Mi limiterò a ricordare alcune questioni che concernono gli italiani all'estero:, le detrazioni per carichi di famiglia, la riforma della cittadinanza (calendarizzata per il 28 settembre con la riapertura dei termini per il riacquisto della cittadinanza italiana), la conferma degli impegni di spesa nel 2007 ed ora il progetto di finanziaria 2008 con la maggiore attenzione alla rete consolare. Insomma, non è possibile dire che non si è fatto niente.
La Finanziaria è in arrivo. Cosa bolle in pentola sul fronte degli italiani all’estero?
La Finanziaria la predispone il governo, è bene ribadirlo. Le nostre richieste sono note: vanno dalla sanatoria sugli indebiti pensionistici Inps fino all’assegno di solidarietà, dalla maggiore dotazione delle rete consolare all’implemento delle risorse per la promozione e la diffusione di lingua e cultura italiane. Alla Camera valuteremo il percorso per raggiungere questi obbiettivi, coordinando la nostra iniziativa con gli eletti all’estero del Senato, dove quest’anno inizierà l’iter della Finanziaria.
Un’ultima domanda. Cosa risponde alle riflessioni di Silvana Mangione del CGIE sulla riforma del voto all’estero?

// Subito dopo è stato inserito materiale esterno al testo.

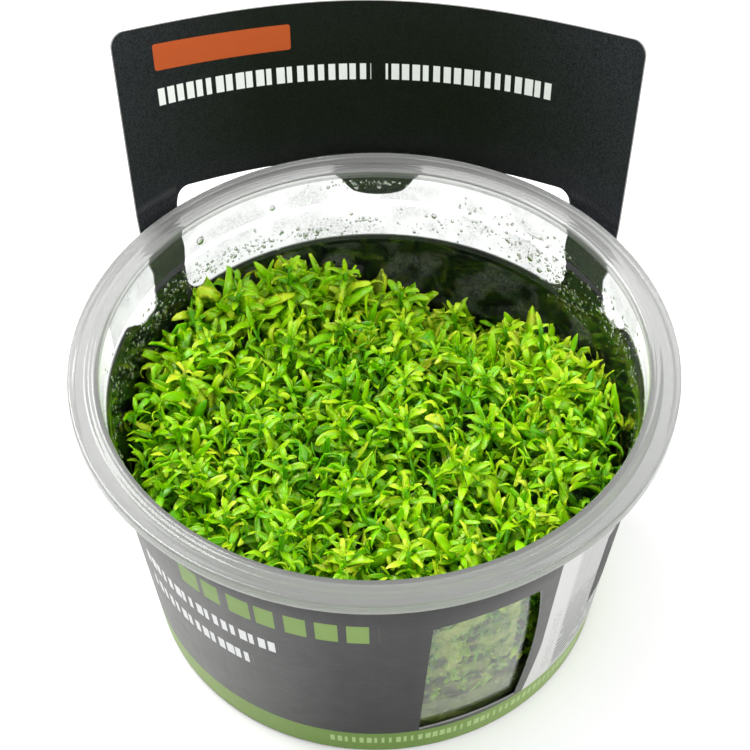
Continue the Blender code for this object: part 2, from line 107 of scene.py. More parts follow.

A Silvana dico che non dobbiamo temere una discussione sulla riforma delle legge 459 del 2001. Anche perché se non affrontiamo i nodi posti dalle legge in vigore c’è il rischio di ritrovarsi di fronte a una replica degli stessi problemi già emersi. Noi eletti all’estero da tempi non sospetti non siamo soddisfatti dalle soluzioni individuate dalla legge attuale. Lo abbiamo segnalato già all’indomani delle prime consultazioni elettorali, cioè dopo i referendum e l’elezione dei Comites. Conosciamo i problemi reali legati a queste modalità di voto: dall’anagrafe dei residenti italiani all’estero fino alla tempistica del voto, dal materiale elettorale fino alle modalità della sua espressione. Come risulta dagli atti delle audizioni presso la Commissione Affari Costituzionali del Senato della XIV legislatura, noi abbiamo subito proposto delle modifiche. All’amica Silvana Mangione dico inoltre che al mio appello estivo in tal senso ho ricevuto varie risposte, le quali entreranno a far parte di un ulteriore approfondimento tematico. Spero che insieme agli altri contributi che giungeranno, possano costituire una valida base di partenza per il lavoro di coordinamento sul tema che spetta ai due comitati per gli italiani all’estero di Camera e Senato.